● Task description: Search the material below for the string "bends" and list each line that holds it.

+++ Material provided

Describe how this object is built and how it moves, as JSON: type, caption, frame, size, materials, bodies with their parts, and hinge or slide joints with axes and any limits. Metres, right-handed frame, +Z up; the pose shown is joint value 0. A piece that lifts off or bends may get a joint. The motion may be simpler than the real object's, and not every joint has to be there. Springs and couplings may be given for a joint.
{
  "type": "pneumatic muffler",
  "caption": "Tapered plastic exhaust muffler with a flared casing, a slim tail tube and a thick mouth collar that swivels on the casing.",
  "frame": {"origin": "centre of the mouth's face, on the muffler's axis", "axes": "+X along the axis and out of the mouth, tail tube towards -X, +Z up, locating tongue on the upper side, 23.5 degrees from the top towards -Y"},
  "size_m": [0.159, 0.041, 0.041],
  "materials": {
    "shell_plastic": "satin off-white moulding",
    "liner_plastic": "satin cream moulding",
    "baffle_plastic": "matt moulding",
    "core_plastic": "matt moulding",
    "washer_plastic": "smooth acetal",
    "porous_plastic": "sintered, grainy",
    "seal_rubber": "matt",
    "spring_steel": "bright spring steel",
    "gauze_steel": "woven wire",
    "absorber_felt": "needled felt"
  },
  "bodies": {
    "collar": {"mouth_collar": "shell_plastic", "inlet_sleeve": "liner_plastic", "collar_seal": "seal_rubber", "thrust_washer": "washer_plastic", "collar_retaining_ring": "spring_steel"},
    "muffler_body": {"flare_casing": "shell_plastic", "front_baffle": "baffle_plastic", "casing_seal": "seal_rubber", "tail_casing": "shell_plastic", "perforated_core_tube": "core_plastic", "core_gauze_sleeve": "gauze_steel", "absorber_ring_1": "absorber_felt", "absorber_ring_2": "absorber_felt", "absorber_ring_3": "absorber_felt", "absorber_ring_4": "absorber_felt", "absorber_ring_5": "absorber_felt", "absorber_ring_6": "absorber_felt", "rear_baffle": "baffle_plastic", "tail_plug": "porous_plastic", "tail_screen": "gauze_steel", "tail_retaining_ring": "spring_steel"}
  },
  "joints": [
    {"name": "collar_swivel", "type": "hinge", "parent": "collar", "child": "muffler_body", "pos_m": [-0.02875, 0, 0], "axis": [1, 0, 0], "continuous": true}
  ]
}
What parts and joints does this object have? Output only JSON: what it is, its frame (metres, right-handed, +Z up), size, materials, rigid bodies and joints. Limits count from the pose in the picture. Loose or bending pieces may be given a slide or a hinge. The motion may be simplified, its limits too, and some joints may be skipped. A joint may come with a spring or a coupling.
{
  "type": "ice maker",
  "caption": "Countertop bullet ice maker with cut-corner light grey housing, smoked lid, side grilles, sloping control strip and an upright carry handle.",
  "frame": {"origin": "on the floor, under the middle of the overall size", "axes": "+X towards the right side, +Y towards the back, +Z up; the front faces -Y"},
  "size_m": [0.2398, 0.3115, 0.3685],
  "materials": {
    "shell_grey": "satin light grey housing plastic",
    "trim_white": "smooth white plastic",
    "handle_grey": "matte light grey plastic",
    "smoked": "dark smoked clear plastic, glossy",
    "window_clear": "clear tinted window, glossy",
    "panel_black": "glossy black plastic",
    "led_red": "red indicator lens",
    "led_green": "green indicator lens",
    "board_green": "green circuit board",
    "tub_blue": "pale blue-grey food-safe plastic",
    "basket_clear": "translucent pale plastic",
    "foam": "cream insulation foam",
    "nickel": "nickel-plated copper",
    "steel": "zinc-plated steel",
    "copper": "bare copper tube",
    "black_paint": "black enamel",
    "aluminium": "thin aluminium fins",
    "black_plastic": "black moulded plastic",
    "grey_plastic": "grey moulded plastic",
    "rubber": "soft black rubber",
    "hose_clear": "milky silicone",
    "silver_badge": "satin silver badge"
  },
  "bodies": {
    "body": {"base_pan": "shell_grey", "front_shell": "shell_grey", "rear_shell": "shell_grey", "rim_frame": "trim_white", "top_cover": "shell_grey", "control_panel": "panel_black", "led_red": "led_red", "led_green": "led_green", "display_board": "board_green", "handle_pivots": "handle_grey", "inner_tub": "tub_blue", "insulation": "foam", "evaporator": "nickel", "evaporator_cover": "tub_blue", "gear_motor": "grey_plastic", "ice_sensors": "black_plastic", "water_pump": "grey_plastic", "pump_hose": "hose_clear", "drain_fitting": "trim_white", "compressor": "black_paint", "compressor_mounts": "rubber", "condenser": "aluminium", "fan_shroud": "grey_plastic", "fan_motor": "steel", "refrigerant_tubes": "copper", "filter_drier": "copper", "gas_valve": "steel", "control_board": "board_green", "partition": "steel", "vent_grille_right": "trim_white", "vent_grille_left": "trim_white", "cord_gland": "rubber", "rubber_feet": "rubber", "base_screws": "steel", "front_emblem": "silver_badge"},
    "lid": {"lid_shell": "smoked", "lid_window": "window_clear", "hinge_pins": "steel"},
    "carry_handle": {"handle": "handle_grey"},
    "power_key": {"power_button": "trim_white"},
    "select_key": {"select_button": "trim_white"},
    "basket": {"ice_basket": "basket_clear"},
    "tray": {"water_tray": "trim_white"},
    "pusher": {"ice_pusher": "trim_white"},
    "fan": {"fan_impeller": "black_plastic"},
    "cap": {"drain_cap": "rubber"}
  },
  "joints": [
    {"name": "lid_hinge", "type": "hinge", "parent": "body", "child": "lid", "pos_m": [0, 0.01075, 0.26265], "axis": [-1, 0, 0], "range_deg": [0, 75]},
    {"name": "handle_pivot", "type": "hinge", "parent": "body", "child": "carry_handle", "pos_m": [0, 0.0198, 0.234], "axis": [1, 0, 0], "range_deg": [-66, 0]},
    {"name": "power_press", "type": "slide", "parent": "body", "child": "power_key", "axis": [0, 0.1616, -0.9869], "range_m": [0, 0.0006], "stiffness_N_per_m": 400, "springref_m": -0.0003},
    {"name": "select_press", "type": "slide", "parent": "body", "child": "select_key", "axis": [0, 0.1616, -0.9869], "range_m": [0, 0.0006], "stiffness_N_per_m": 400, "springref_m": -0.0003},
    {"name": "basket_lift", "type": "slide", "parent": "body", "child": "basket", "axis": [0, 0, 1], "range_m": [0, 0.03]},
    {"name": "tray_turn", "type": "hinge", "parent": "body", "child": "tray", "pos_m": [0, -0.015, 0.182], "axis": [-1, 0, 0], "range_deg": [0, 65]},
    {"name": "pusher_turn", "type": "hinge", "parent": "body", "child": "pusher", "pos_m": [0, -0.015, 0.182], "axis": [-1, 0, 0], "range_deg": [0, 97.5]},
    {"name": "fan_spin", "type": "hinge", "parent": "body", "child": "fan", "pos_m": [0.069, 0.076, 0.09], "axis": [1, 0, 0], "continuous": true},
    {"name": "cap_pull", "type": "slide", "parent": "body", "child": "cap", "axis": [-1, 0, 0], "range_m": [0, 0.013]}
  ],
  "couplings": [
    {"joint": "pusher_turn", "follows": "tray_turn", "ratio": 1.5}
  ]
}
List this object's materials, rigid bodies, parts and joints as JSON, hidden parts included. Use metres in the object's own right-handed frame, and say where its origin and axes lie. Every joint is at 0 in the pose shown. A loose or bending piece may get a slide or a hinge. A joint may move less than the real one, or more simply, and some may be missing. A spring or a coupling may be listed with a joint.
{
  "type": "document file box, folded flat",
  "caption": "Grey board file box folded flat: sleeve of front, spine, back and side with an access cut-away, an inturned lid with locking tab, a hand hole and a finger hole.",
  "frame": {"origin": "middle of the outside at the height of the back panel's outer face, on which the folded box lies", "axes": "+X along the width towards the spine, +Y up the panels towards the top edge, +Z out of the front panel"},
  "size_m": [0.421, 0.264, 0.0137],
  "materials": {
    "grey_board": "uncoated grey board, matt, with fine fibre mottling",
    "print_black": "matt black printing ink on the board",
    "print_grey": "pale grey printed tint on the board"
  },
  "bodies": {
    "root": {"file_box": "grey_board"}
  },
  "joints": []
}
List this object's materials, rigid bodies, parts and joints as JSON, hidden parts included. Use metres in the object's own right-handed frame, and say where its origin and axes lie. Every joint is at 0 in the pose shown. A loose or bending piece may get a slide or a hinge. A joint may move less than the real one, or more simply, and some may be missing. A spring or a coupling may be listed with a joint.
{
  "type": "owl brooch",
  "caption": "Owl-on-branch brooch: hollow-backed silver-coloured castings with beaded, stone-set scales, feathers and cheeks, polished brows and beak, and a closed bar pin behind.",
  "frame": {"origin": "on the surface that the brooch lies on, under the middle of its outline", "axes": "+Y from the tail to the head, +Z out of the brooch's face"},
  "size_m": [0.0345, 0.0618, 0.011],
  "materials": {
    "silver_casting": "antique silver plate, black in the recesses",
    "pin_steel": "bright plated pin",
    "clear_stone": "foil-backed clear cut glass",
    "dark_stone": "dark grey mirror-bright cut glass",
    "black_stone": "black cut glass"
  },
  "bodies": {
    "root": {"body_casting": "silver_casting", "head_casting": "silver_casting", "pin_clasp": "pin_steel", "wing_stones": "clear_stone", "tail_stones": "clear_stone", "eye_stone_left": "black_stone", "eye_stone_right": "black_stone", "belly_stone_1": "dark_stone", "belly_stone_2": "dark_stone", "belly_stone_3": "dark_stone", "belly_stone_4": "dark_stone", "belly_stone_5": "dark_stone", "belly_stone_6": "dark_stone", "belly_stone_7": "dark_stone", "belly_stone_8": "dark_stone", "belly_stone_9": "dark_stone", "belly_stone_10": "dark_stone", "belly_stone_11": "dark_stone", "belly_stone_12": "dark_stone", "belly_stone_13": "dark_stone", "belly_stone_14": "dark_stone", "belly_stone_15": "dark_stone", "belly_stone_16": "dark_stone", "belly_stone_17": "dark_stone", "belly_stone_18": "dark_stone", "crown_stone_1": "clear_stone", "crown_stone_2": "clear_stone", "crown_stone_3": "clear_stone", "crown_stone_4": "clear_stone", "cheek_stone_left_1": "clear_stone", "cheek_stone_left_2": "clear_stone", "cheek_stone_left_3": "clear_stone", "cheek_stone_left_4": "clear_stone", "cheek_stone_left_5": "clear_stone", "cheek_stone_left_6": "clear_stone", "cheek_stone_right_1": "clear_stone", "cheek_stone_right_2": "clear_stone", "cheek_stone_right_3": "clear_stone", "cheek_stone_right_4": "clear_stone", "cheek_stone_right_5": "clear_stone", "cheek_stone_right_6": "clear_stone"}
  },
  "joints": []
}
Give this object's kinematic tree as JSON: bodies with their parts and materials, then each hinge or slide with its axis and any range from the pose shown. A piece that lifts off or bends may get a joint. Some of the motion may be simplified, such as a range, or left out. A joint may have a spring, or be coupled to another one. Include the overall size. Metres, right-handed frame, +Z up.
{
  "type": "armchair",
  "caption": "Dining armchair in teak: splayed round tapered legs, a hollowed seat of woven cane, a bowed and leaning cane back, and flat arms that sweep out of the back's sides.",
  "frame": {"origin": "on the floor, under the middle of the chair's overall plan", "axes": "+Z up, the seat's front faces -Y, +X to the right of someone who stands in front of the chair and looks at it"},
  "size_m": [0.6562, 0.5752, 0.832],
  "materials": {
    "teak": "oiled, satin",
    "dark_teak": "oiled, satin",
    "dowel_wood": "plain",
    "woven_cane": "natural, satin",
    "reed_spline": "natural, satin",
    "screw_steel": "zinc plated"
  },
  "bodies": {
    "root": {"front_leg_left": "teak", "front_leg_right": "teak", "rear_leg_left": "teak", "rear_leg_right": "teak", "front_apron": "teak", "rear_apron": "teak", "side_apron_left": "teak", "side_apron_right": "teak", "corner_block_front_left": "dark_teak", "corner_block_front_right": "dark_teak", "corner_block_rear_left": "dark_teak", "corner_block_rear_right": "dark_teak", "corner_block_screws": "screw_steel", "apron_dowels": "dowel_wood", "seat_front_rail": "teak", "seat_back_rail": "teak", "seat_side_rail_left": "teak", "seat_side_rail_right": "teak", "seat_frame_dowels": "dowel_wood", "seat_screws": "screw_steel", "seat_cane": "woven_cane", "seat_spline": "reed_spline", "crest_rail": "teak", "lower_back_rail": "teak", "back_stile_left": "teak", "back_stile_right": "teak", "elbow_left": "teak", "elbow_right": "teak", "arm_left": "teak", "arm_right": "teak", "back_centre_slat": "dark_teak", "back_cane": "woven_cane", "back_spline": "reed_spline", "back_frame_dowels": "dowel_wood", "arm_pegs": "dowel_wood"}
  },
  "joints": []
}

++++++

● Answer to this exercise:
Describe how this object is built and how it moves, as JSON: type, caption, frame, size, materials, bodies with their parts, and hinge or slide joints with axes and any limits. Metres, right-handed frame, +Z up; the pose shown is joint value 0. A piece that lifts off or bends may get a joint. The motion may be simpler than the real object's, and not every joint has to be there. Springs and couplings may be given for a joint.
Give this object's kinematic tree as JSON: bodies with their parts and materials, then each hinge or slide with its axis and any range from the pose shown. A piece that lifts off or bends may get a joint. Some of the motion may be simplified, such as a range, or left out. A joint may have a spring, or be coupled to another one. Include the overall size. Metres, right-handed frame, +Z up.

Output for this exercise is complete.